The First Speech of Moses Deuteronomy 1:3 to Deuteronomy 4:49 contains the first speech of Moses to the children of Israel in order to prepare them to enter the Promised Land. The purpose of this speech is to exhort Israel to obey the Law that has been delivered to them in order that they prosper in their new land. In this speech Moses gives an historical overview of Israel’s relationship with the Lord since they made a covenant with Him at Mount Sinai. Moses rehearses Israel’s forty-year wilderness journey in order to show them God’s faithfulness in watching over His people.

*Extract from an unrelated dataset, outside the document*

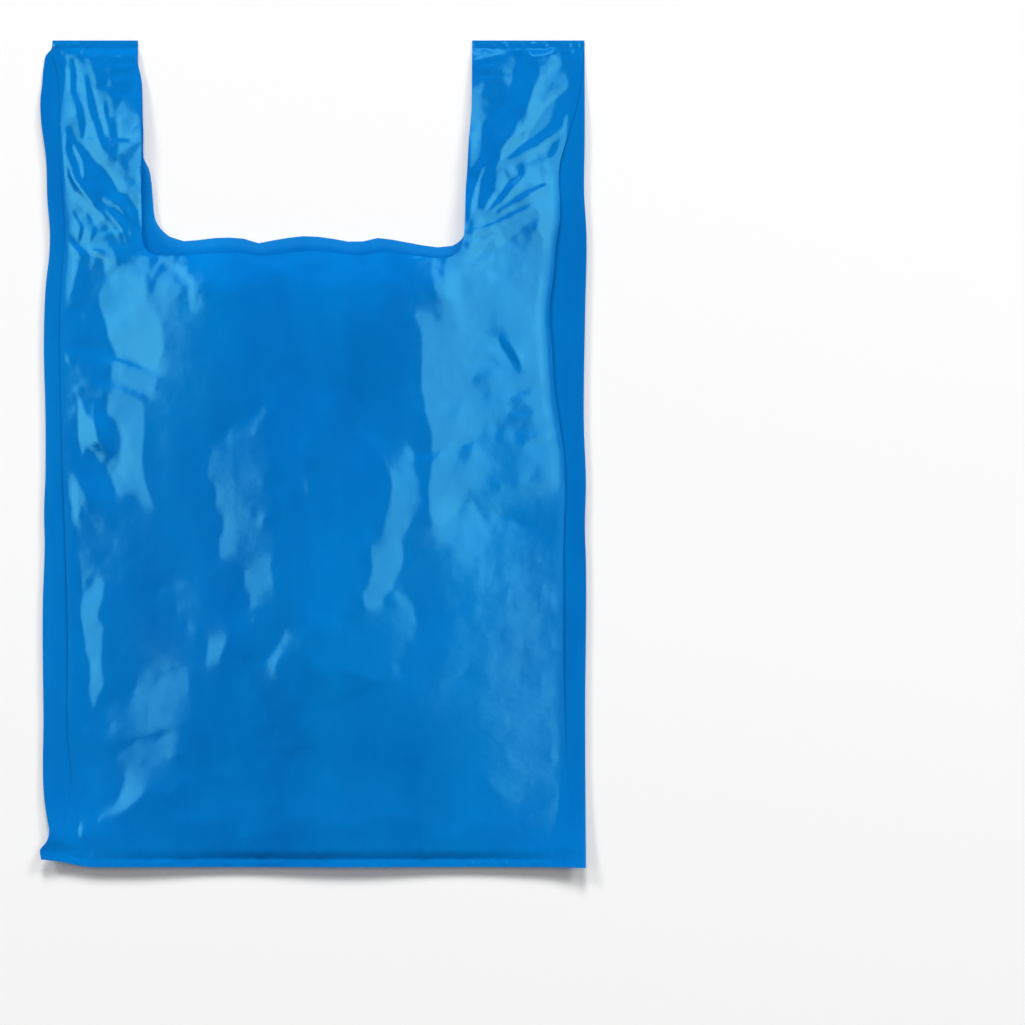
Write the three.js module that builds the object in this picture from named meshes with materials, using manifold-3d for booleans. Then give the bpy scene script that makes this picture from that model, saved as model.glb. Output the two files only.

1. Charge to Depart Mount Sinai & Go Possess the Promised Land Deuteronomy 1:3-8

2. Moses Appoints Judges Over the Children of Israel Deuteronomy 1:9-18

3. Israel’s Failure to Possess the Promised Land at Kadeshbarnea Deuteronomy 1:19-46

4. The Children of Israel Pass Through Edom Deuteronomy 2:1-7

5. The Children of Israel Pass Through Moab Deuteronomy 2:8-12

6. The Children of Israel Journey Forty Years in the Wilderness Deuteronomy 2:13-15

7. The Children of Israel Pass Through the Ammonites Deuteronomy 2:16-23

8. Israel Defeats Sihon King of the Amorites Deuteronomy 2:24-37

9. The Children of Israel Defeat Og King of Bashan Deuteronomy 3:1-7

10. The Lord Gives Israel the Land of the Two Amorite Kings Deuteronomy 3:8-22

11. God Raises Up Joshua to Lead Israel into the Promised Land Deuteronomy 3:23-29

12. Moses Exhorts Israel to Hearken Unto the Law Deuteronomy 4:1-40

13. Moses Appoints Three Cities of Refuge East of Jordan Deuteronomy 4:41-43

14. Conclusion to Moses’ First Speech Deuteronomy 4:44-49

Verses 44-49

Conclusion to Moses’ First Speech Deuteronomy 4:44-49 serves as a conclusion to Moses’ first speech.

Deuteronomy 4:49 And all the plain on this side Jordan eastward, even unto the sea of the plain, under the springs of Pisgah.

Deuteronomy 4:49 “the sea of the plain” Comments - The “sea of the plain” mentioned in Deuteronomy 4:49 is the Sea of Arabah, which refers to the depression of the Jordan valley, extending from Mount Hermon to the Gulf of Akabah.

JPS, “and all the Arabah beyond the Jordan eastward, even unto the sea of the Arabah , under the slopes of Pisgah.”